◆ What you need to do
Read the records below. Copy each line where the string "Write" occurs.

....

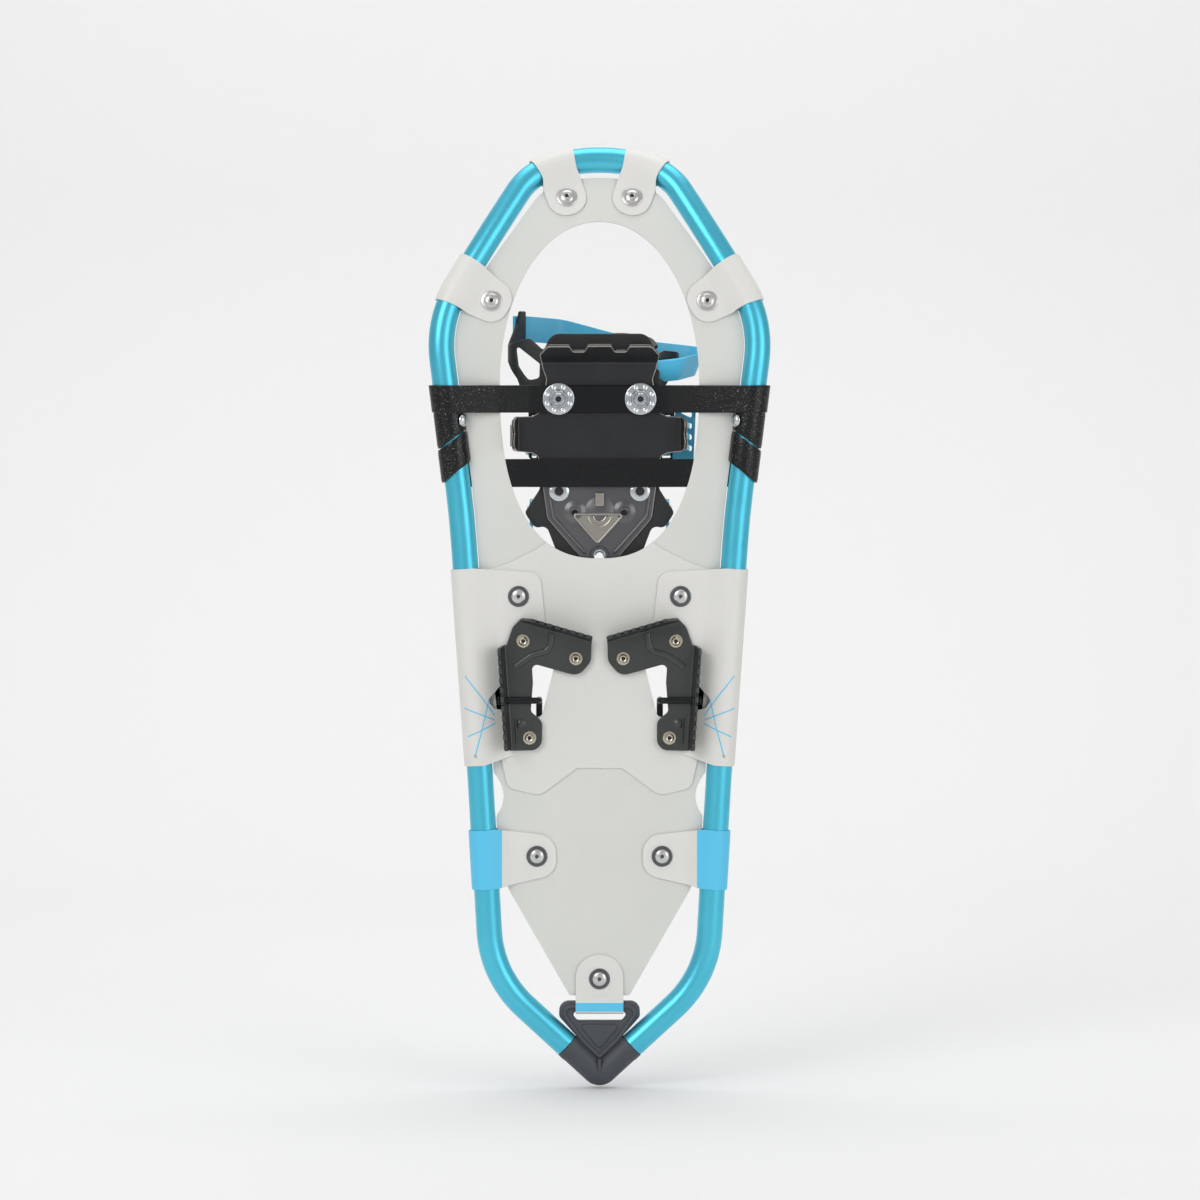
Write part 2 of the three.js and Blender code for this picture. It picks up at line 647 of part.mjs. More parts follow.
// The strap under the ball of the foot, with a sleeve bound round each tube.
function rearStrap() {
  const { z, width } = REAR_STRAP;
  const [low, high] = STRAP;
  const mid = (low + high) / 2;
  const inner = TUBE_R + FIT;
  const wall = disc(inner + 1.6, 16);
  wall.holes.push(new THREE.Path(ring(inner, 16)));
  const front = FRONT_STRAP.z - FRONT_STRAP.width / 2 - 0.6;
  const near = nearest([110, -172]);
  const sleeve = solid(sweep(wall, stretch(near.along - 30, near.along + 30).map(station)));
  const keep = plate(outline([[115, front, 0], [115, -191.5, 0], [99, -191.5, 0],
    [81, -179, 0], [70, -179, 0], [70, front, 0]]), [-20, 20]);
  const centre = tubeX(z);
  const r = inner + 1;
  const path = bend([
    [centre + 1, r, 0, 0], [centre - 5, r, 0, 6], [centre - 24, mid, 0, 14], [0, mid, 0, 0],
  ], false, 10).map((p) => new THREE.Vector2(p.x, p.y));
  const span = lengthwise(strip(path, high - low), z - width / 2, z + width / 2);
  const bore = solid(sweep(disc(inner, 16), stretch(near.along - 40, near.along + 40).map(station)));
  const pin = solid(new THREE.CylinderGeometry(1.7, 1.7, 40, 8).translate(0, -20, 0)
    .applyMatrix4(strapRivetMatrix()));
  const half = cut(join(sleeve.intersect(keep), span), bore, pin);
  const mirror = new THREE.Matrix4().makeScale(-1, 1, 1);
  return join(half, solid(flipFaces(geometryOf(half).toNonIndexed().applyMatrix4(mirror))));
}

// Holes for the small rivets in both sides of the tube.
function strapRivetHoles() {
  const hollow = () => new THREE.CylinderGeometry(1.7, 1.7, 14, 8).translate(0, -13, 0)
    .applyMatrix4(strapRivetMatrix());
  const mirror = new THREE.Matrix4().makeScale(-1, 1, 1);
  return [solid(hollow()), solid(flipFaces(hollow().toNonIndexed().applyMatrix4(mirror)))];
}

// Small rivet that pins the sleeve to the tube.
function strapRivet() {
  const r = TUBE_R + FIT + 1.6 + 0.35;
  const profile = [[0, -r - 1.4], [2.4, -r - 1.2], [3.4, -r], [1.4, -r], [1.4, -6.2], [0, -6.2]];
  return new THREE.LatheGeometry(profile.map((p) => new THREE.Vector2(...p)), 10)
    .applyMatrix4(strapRivetMatrix());
}

// ---- Binding ----

const bore = (x, z, r, heights = [-6, 20], count = 12) => plate(disc(r, count, x, z), heights);

function toeCrampon() {
  const plan = mirrored([
    [29, -117, 1], [33, -128, 3], [35, -140, 3], [37.5, -150, 3], [51.8, -151.2, 1], [51.8, -173, 1],
    [38, -175.5, 2], [37, -189, 3],
  ]);
  const [low, high] = TOE_PLATE;
  // Front wall with three broad teeth, leaning forwards from the front edge of the plate
  const half = 36;
  const height = 15;
  const tooth = [
    [-half, 0], [-half + 5, height - 1], [-18, height - 1], [-15, 9.5], [-9.5, 9.5], [-7, height],
  ];
  const front = [...tooth, ...tooth.map(([x, y]) => [-x, y]).reverse()];
  const shape = new THREE.Shape(front.map((p) => new THREE.Vector2(...p)));
  const lean = rad(50);
  const down = v3(0, -Math.sin(lean), Math.cos(lean));
  const matrix = new THREE.Matrix4().makeBasis(X, down, X.clone().cross(down));
  const apron = extrude(shape, 0, high - low).applyMatrix4(matrix).translate(0, high, -118.2);
  const wings = [1, -1].map((side) =>
    toothedWall([side * 52, side > 0 ? -173 : -151.2], [side * 52, side > 0 ? -151.2 : -173],
      2, [-9.5, high], 3, 3));
  const holder = [1, -1].map((side) => bore(side * BOLT_X, PIVOT.z, 4.2));
  return cut(join(plate(outline(plan), TOE_PLATE), solid(apron), ...wings), ...holder);
}

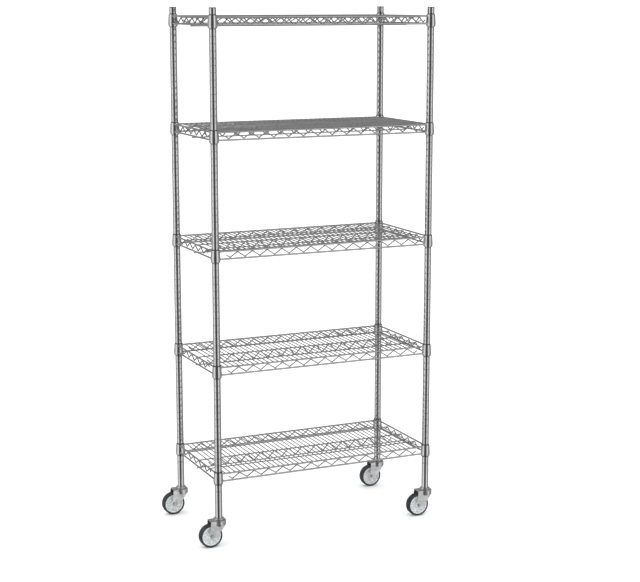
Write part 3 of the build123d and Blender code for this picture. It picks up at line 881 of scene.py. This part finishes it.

....

◆ Written solution
Write part 2 of the three.js and Blender code for this picture. It picks up at line 647 of part.mjs. More parts follow.
Write part 3 of the build123d and Blender code for this picture. It picks up at line 881 of scene.py. This part finishes it.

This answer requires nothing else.